_Aim of the exercise_: Each record below is to be reproduced without any change.
+++ Working data +++
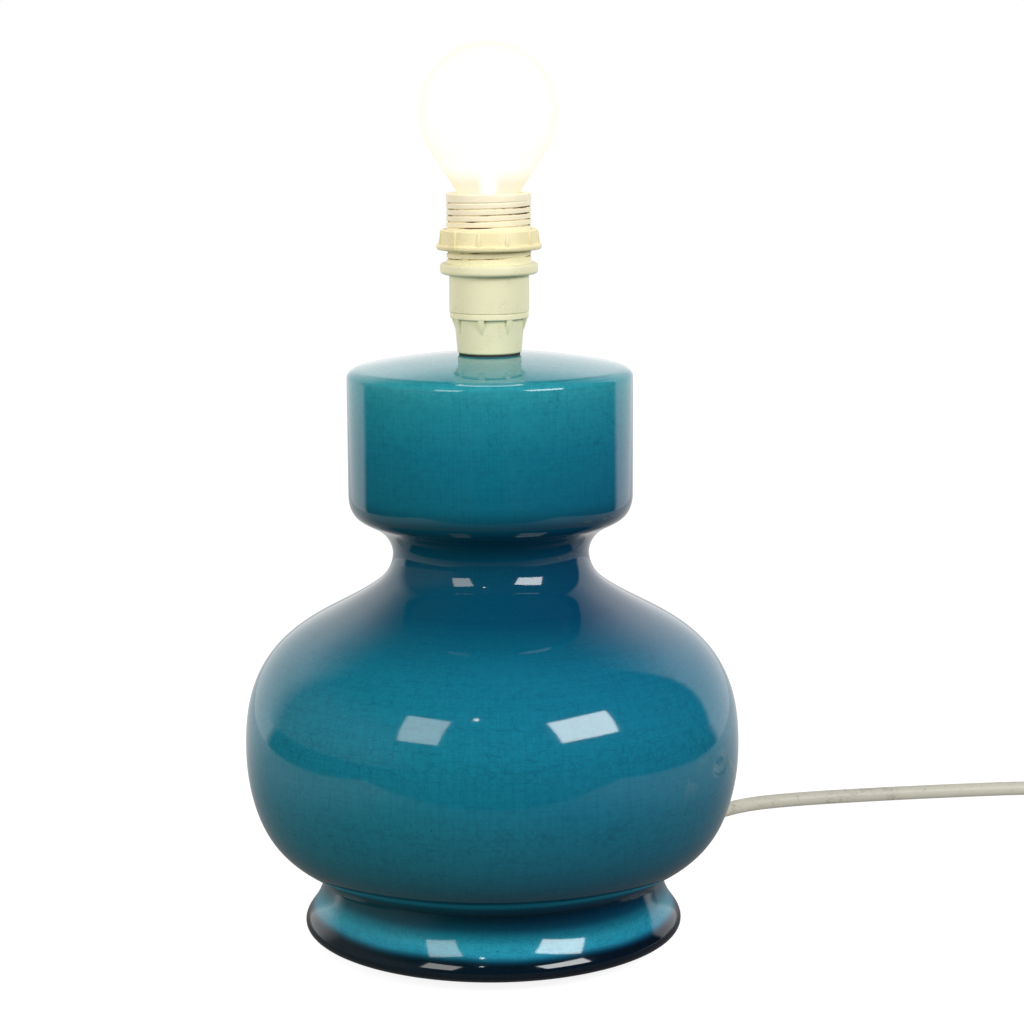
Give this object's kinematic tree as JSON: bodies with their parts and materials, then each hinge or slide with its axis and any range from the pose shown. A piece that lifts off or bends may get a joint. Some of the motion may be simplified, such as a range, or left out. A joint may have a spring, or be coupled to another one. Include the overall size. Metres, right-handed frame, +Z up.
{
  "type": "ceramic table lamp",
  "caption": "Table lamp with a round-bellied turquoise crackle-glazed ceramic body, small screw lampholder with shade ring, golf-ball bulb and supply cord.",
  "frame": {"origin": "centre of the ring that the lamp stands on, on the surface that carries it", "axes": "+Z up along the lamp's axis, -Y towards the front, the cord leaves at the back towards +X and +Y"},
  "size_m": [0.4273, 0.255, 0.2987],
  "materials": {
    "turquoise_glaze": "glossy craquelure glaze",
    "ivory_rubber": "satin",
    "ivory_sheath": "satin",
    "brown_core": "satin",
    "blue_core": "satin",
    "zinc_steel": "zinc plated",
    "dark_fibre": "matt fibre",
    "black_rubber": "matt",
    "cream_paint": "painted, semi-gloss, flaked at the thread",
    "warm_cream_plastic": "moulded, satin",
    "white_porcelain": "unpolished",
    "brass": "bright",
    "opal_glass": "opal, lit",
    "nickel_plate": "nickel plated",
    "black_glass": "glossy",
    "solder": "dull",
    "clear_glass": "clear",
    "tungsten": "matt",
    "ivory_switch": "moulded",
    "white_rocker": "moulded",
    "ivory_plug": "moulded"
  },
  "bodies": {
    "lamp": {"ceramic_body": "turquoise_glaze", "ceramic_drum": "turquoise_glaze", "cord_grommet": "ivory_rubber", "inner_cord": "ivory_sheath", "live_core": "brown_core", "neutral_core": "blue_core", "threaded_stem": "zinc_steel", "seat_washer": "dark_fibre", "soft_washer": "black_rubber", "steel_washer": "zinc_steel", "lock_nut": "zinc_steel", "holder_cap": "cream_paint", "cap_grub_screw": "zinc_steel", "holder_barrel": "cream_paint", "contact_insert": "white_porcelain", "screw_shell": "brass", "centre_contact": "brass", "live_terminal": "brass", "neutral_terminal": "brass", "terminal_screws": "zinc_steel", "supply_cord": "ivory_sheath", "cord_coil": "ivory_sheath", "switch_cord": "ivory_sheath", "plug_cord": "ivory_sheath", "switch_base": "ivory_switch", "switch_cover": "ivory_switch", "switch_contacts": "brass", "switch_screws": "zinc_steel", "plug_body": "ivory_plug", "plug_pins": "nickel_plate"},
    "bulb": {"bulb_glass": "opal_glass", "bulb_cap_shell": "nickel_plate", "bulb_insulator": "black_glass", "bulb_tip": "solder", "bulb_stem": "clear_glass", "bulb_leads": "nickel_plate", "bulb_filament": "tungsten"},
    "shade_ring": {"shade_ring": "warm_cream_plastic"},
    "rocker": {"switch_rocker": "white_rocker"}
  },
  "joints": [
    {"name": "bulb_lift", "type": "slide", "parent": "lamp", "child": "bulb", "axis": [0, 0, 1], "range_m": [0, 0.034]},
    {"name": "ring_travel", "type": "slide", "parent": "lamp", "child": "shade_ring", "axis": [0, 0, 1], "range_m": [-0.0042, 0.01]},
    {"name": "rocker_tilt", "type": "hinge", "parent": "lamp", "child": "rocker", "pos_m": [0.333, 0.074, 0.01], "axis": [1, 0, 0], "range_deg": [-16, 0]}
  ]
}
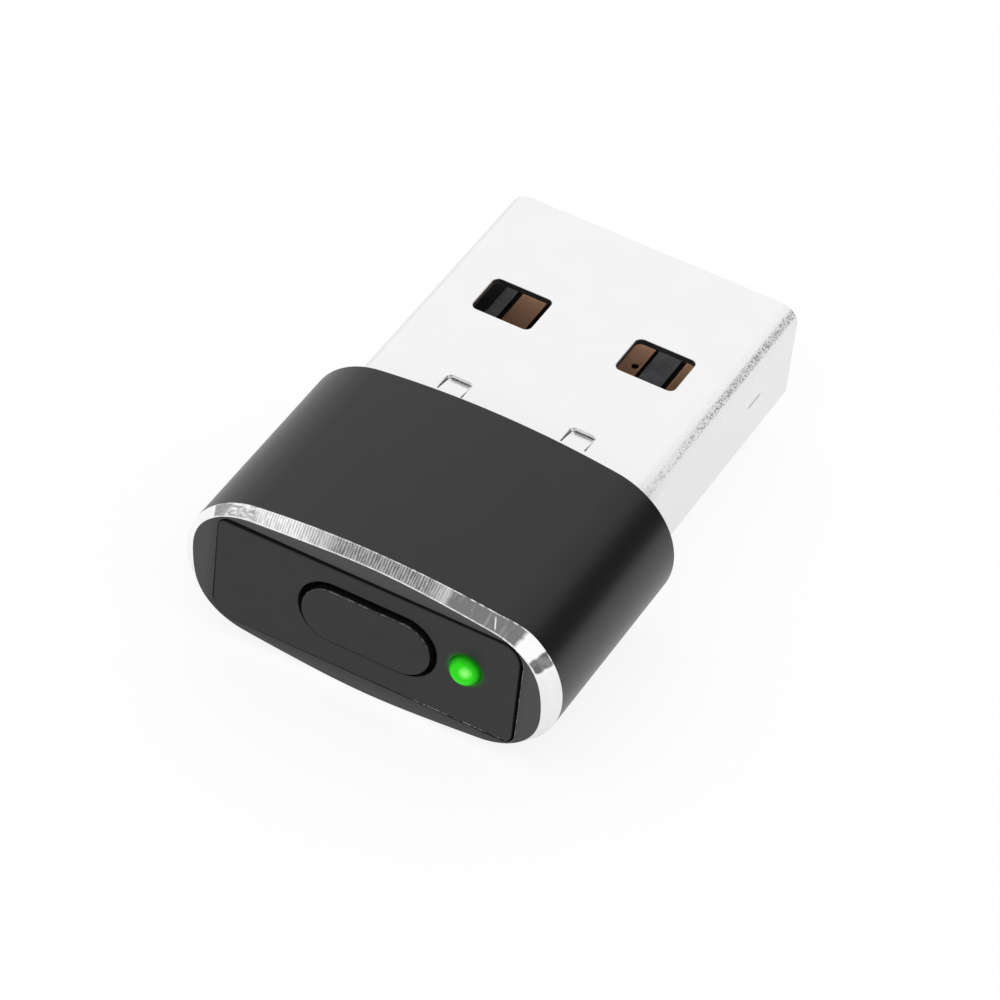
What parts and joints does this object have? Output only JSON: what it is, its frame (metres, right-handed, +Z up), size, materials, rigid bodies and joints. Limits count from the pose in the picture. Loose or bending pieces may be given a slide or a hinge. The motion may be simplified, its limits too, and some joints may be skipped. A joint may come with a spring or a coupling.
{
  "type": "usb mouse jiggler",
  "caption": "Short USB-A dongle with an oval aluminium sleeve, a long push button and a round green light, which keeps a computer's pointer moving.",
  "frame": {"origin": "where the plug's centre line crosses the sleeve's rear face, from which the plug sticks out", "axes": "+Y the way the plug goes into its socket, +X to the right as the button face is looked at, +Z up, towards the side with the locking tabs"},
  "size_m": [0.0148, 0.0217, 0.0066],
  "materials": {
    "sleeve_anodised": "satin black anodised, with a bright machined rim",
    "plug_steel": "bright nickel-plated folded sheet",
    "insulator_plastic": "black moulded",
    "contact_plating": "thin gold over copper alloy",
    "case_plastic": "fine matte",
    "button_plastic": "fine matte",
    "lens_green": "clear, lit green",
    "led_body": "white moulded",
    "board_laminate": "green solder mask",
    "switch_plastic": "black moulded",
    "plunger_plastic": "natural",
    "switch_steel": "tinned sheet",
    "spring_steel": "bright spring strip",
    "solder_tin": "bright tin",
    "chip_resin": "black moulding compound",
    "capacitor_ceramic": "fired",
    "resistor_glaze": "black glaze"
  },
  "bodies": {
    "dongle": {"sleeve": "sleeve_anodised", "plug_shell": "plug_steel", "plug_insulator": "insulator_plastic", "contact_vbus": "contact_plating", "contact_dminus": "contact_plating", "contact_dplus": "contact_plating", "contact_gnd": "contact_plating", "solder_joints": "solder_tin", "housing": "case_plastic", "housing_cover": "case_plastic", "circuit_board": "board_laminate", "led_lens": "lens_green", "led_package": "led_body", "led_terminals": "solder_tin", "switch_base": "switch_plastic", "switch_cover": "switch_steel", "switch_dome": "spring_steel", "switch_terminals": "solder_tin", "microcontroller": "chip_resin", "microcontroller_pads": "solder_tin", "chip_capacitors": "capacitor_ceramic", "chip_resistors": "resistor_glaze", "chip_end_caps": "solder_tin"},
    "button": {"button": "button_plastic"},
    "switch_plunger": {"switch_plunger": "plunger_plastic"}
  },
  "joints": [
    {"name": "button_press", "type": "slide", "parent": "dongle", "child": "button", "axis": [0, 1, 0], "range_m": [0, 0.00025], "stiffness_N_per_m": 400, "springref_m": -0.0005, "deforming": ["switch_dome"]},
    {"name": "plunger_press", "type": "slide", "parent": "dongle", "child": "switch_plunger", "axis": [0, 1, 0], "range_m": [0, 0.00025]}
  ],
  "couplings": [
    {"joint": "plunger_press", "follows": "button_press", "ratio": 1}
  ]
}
+++
_Task answer_:
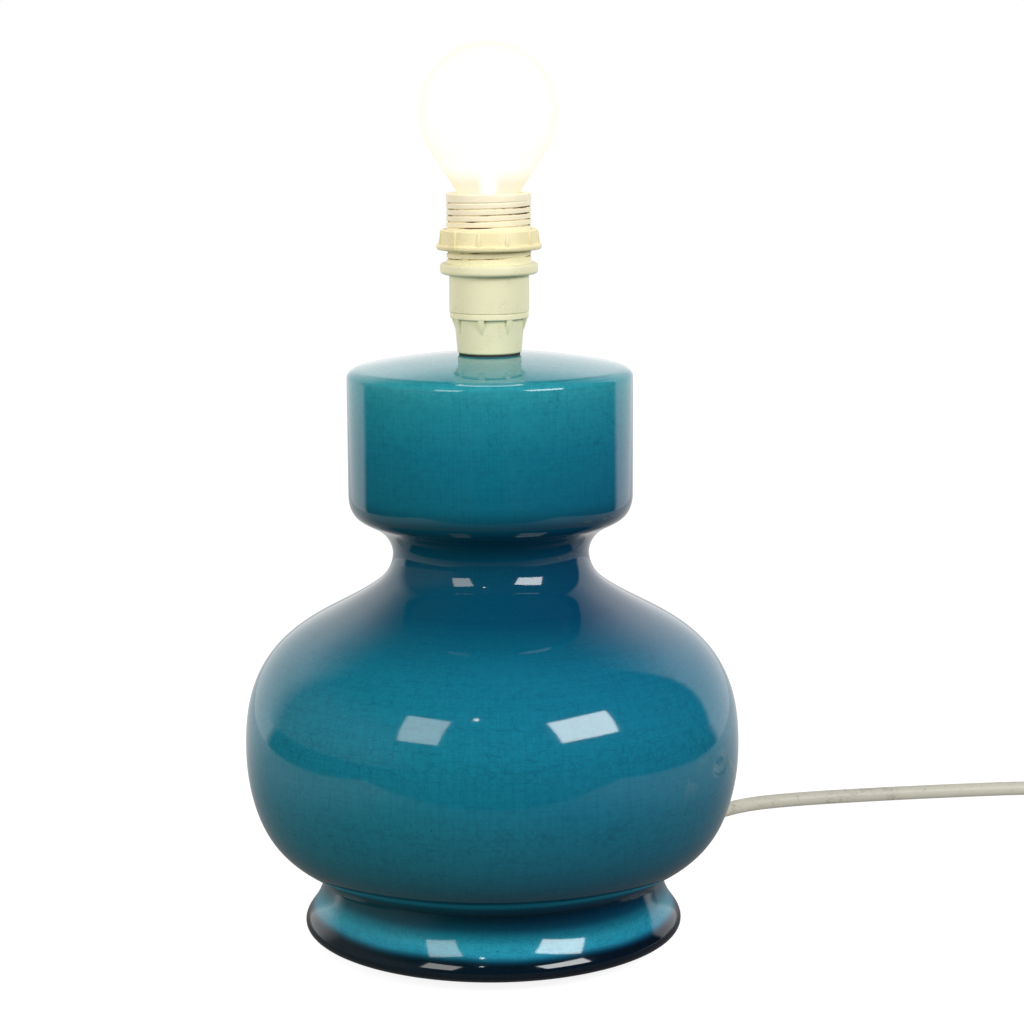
Give this object's kinematic tree as JSON: bodies with their parts and materials, then each hinge or slide with its axis and any range from the pose shown. A piece that lifts off or bends may get a joint. Some of the motion may be simplified, such as a range, or left out. A joint may have a spring, or be coupled to another one. Include the overall size. Metres, right-handed frame, +Z up.
{
  "type": "ceramic table lamp",
  "caption": "Table lamp with a round-bellied turquoise crackle-glazed ceramic body, small screw lampholder with shade ring, golf-ball bulb and supply cord.",
  "frame": {"origin": "centre of the ring that the lamp stands on, on the surface that carries it", "axes": "+Z up along the lamp's axis, -Y towards the front, the cord leaves at the back towards +X and +Y"},
  "size_m": [0.4273, 0.255, 0.2987],
  "materials": {
    "turquoise_glaze": "glossy craquelure glaze",
    "ivory_rubber": "satin",
    "ivory_sheath": "satin",
    "brown_core": "satin",
    "blue_core": "satin",
    "zinc_steel": "zinc plated",
    "dark_fibre": "matt fibre",
    "black_rubber": "matt",
    "cream_paint": "painted, semi-gloss, flaked at the thread",
    "warm_cream_plastic": "moulded, satin",
    "white_porcelain": "unpolished",
    "brass": "bright",
    "opal_glass": "opal, lit",
    "nickel_plate": "nickel plated",
    "black_glass": "glossy",
    "solder": "dull",
    "clear_glass": "clear",
    "tungsten": "matt",
    "ivory_switch": "moulded",
    "white_rocker": "moulded",
    "ivory_plug": "moulded"
  },
  "bodies": {
    "lamp": {"ceramic_body": "turquoise_glaze", "ceramic_drum": "turquoise_glaze", "cord_grommet": "ivory_rubber", "inner_cord": "ivory_sheath", "live_core": "brown_core", "neutral_core": "blue_core", "threaded_stem": "zinc_steel", "seat_washer": "dark_fibre", "soft_washer": "black_rubber", "steel_washer": "zinc_steel", "lock_nut": "zinc_steel", "holder_cap": "cream_paint", "cap_grub_screw": "zinc_steel", "holder_barrel": "cream_paint", "contact_insert": "white_porcelain", "screw_shell": "brass", "centre_contact": "brass", "live_terminal": "brass", "neutral_terminal": "brass", "terminal_screws": "zinc_steel", "supply_cord": "ivory_sheath", "cord_coil": "ivory_sheath", "switch_cord": "ivory_sheath", "plug_cord": "ivory_sheath", "switch_base": "ivory_switch", "switch_cover": "ivory_switch", "switch_contacts": "brass", "switch_screws": "zinc_steel", "plug_body": "ivory_plug", "plug_pins": "nickel_plate"},
    "bulb": {"bulb_glass": "opal_glass", "bulb_cap_shell": "nickel_plate", "bulb_insulator": "black_glass", "bulb_tip": "solder", "bulb_stem": "clear_glass", "bulb_leads": "nickel_plate", "bulb_filament": "tungsten"},
    "shade_ring": {"shade_ring": "warm_cream_plastic"},
    "rocker": {"switch_rocker": "white_rocker"}
  },
  "joints": [
    {"name": "bulb_lift", "type": "slide", "parent": "lamp", "child": "bulb", "axis": [0, 0, 1], "range_m": [0, 0.034]},
    {"name": "ring_travel", "type": "slide", "parent": "lamp", "child": "shade_ring", "axis": [0, 0, 1], "range_m": [-0.0042, 0.01]},
    {"name": "rocker_tilt", "type": "hinge", "parent": "lamp", "child": "rocker", "pos_m": [0.333, 0.074, 0.01], "axis": [1, 0, 0], "range_deg": [-16, 0]}
  ]
}
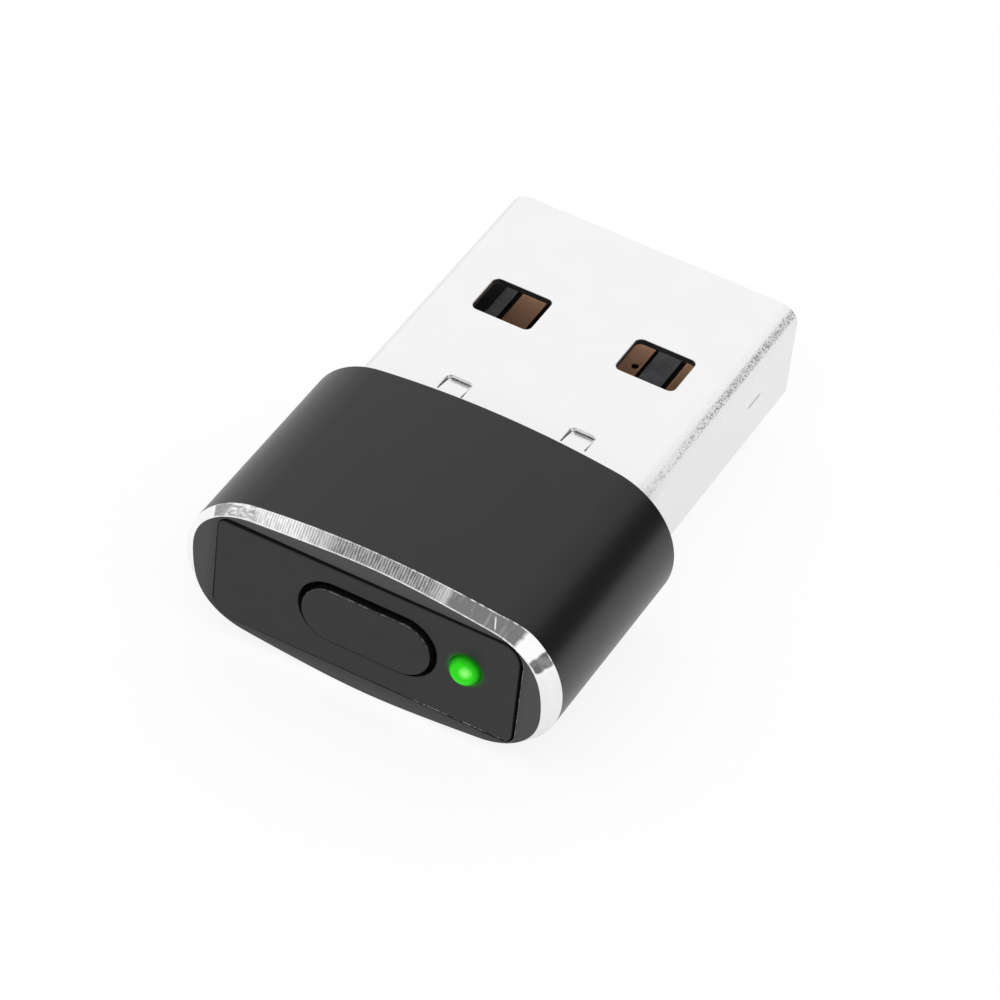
What parts and joints does this object have? Output only JSON: what it is, its frame (metres, right-handed, +Z up), size, materials, rigid bodies and joints. Limits count from the pose in the picture. Loose or bending pieces may be given a slide or a hinge. The motion may be simplified, its limits too, and some joints may be skipped. A joint may come with a spring or a coupling.
{
  "type": "usb mouse jiggler",
  "caption": "Short USB-A dongle with an oval aluminium sleeve, a long push button and a round green light, which keeps a computer's pointer moving.",
  "frame": {"origin": "where the plug's centre line crosses the sleeve's rear face, from which the plug sticks out", "axes": "+Y the way the plug goes into its socket, +X to the right as the button face is looked at, +Z up, towards the side with the locking tabs"},
  "size_m": [0.0148, 0.0217, 0.0066],
  "materials": {
    "sleeve_anodised": "satin black anodised, with a bright machined rim",
    "plug_steel": "bright nickel-plated folded sheet",
    "insulator_plastic": "black moulded",
    "contact_plating": "thin gold over copper alloy",
    "case_plastic": "fine matte",
    "button_plastic": "fine matte",
    "lens_green": "clear, lit green",
    "led_body": "white moulded",
    "board_laminate": "green solder mask",
    "switch_plastic": "black moulded",
    "plunger_plastic": "natural",
    "switch_steel": "tinned sheet",
    "spring_steel": "bright spring strip",
    "solder_tin": "bright tin",
    "chip_resin": "black moulding compound",
    "capacitor_ceramic": "fired",
    "resistor_glaze": "black glaze"
  },
  "bodies": {
    "dongle": {"sleeve": "sleeve_anodised", "plug_shell": "plug_steel", "plug_insulator": "insulator_plastic", "contact_vbus": "contact_plating", "contact_dminus": "contact_plating", "contact_dplus": "contact_plating", "contact_gnd": "contact_plating", "solder_joints": "solder_tin", "housing": "case_plastic", "housing_cover": "case_plastic", "circuit_board": "board_laminate", "led_lens": "lens_green", "led_package": "led_body", "led_terminals": "solder_tin", "switch_base": "switch_plastic", "switch_cover": "switch_steel", "switch_dome": "spring_steel", "switch_terminals": "solder_tin", "microcontroller": "chip_resin", "microcontroller_pads": "solder_tin", "chip_capacitors": "capacitor_ceramic", "chip_resistors": "resistor_glaze", "chip_end_caps": "solder_tin"},
    "button": {"button": "button_plastic"},
    "switch_plunger": {"switch_plunger": "plunger_plastic"}
  },
  "joints": [
    {"name": "button_press", "type": "slide", "parent": "dongle", "child": "button", "axis": [0, 1, 0], "range_m": [0, 0.00025], "stiffness_N_per_m": 400, "springref_m": -0.0005, "deforming": ["switch_dome"]},
    {"name": "plunger_press", "type": "slide", "parent": "dongle", "child": "switch_plunger", "axis": [0, 1, 0], "range_m": [0, 0.00025]}
  ],
  "couplings": [
    {"joint": "plunger_press", "follows": "button_press", "ratio": 1}
  ]
}